Welcome to this week’s edition of Confider, the media newsletter that pulls back the curtain to reveal what’s really going on inside the world’s most powerful navel-gazing industry. Subscribe here and send your questions, tips, and complaints here.
EXCLUSIVE — TUCKER’S TAKEAWAY: Wall Street Journal Editor-in-Chief Emma Tucker has outlined her vision for the paper following the completion of a months-long content review, Confider has learned. Tucker, who joined the Journal from the Sunday Times in London in February, addressed the newsroom at a recent all-hands meeting to detail her “audience first” strategy and emphasize the need for the writing in the Journal to be more engaging. “Our review found that the most powerful thing we can achieve in the newsroom is to better engage readers with our digital products with a view to reducing churn,” Tucker emailed staff following the Sept. 21 meeting. “Specifically, we will think more deeply about journalism that brings readers back to our digital products more often and has them reading more while they’re with us.” The “audience first” strategy is guided by a set of principles that instructs staff to ask at the start of every story who the target audience is, what they want to know, how might the Journal broaden its audience, and what format is best for telling that story. According to multiple people who attended the meeting, Tucker wants to broaden coverage areas of the Journal in the hopes of attracting a younger readership (the average age of a WSJ reader is currently 59). In March, Confider first reported that Tucker was eager to move the paper away from commodity news in favor of enterprise journalism and that she intended to slash the paper’s laborious page-one process. The Brit is expected to streamline the paper’s Standards process, which is known for having an outsized role and at times slowing down the publication of stories. “We will work harder to always bring ‘the WSJ angle’ to every story; go deep over broad; unique over commodity; and be faster while we do it. We will also be making efforts to make our writing more accessible, while retaining our rigorous standards,” she wrote to staff. But one Journal staffer told Confider, “there are a lot of people on edge in the newsroom waiting for what comes next,” adding that they and many of their colleagues fear there will be a round of layoffs now that the content review is complete. Meanwhile, the paper’s D.C. bureau is struggling to contain a mouse infestation that several staffers have complained to management about. “There are mice running around the office nonstop,” one political reporter told Confider. A rep for the Journal declined to comment.
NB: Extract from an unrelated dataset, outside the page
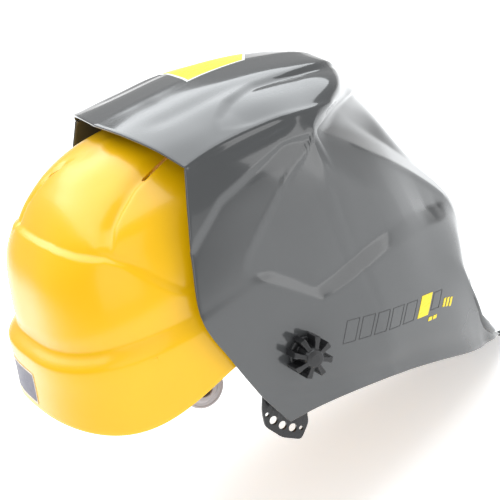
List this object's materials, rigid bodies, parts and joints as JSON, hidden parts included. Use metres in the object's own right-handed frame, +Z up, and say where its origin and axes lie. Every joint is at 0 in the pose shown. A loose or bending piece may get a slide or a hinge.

EXCLUSIVE — WITH ALL DUE RESPECT: Earlier this summer, Confider reported on the comeback attempts of some of the powerful media men who were taken down by the #MeToo era. One of those men we highlighted was Mark Halperin, the former NBC News political star who was fired after multiple women accused him of sexual harassment and misconduct, allegations he’s long denied. At the time, we noted that after attempts to rehab his mainstream media career failed, Halperin has been stuck working for Fox News wannabe Newsmax, the MAGA channel notorious for giving accused creeps a second life. But Halperin isn’t just satisfied with making near-daily appearances as the right-wing propaganda network’s in-house political analyst. The Game Change author, who launched his Wide World of News blog on Substack in 2019, announced to his subscribers in June that they would only be able to receive his daily newsletter if they signed up for two very pricey “concierge” packages. The two membership “tiers,” labeled Mario and Luigi, cost between $3,360 to $4,800 annually. Both tiers include access to the newsletter, “breaking news emails” and Zooms and two email replies from Halperin a month. However, the more expensive “Mario” package also includes access to Halperin’s focus groups, two private Zoom calls per year, and monthly “salon conversations” over Zoom. Acknowledging how “admittedly expensive” these packages are, Halperin justified the expense because of how much his readers are spending on other services. “Many organizations and individuals (including some of you) pay monthly fees to consultants who charge as much as one hundred times the cost of my new service,” he wrote. It would appear that Halperin is trying to resuscitate the glory days of his time as political director at ABC News, where he served as the editor and main voice of the Beltway newsletter The Note until 2007. If any of our readers have been willing to pay nearly $5,000 a year to read Halperin and chat with him on Zoom, or know someone who has, we’d love to hear from you. Halperin did not respond to a request for comment.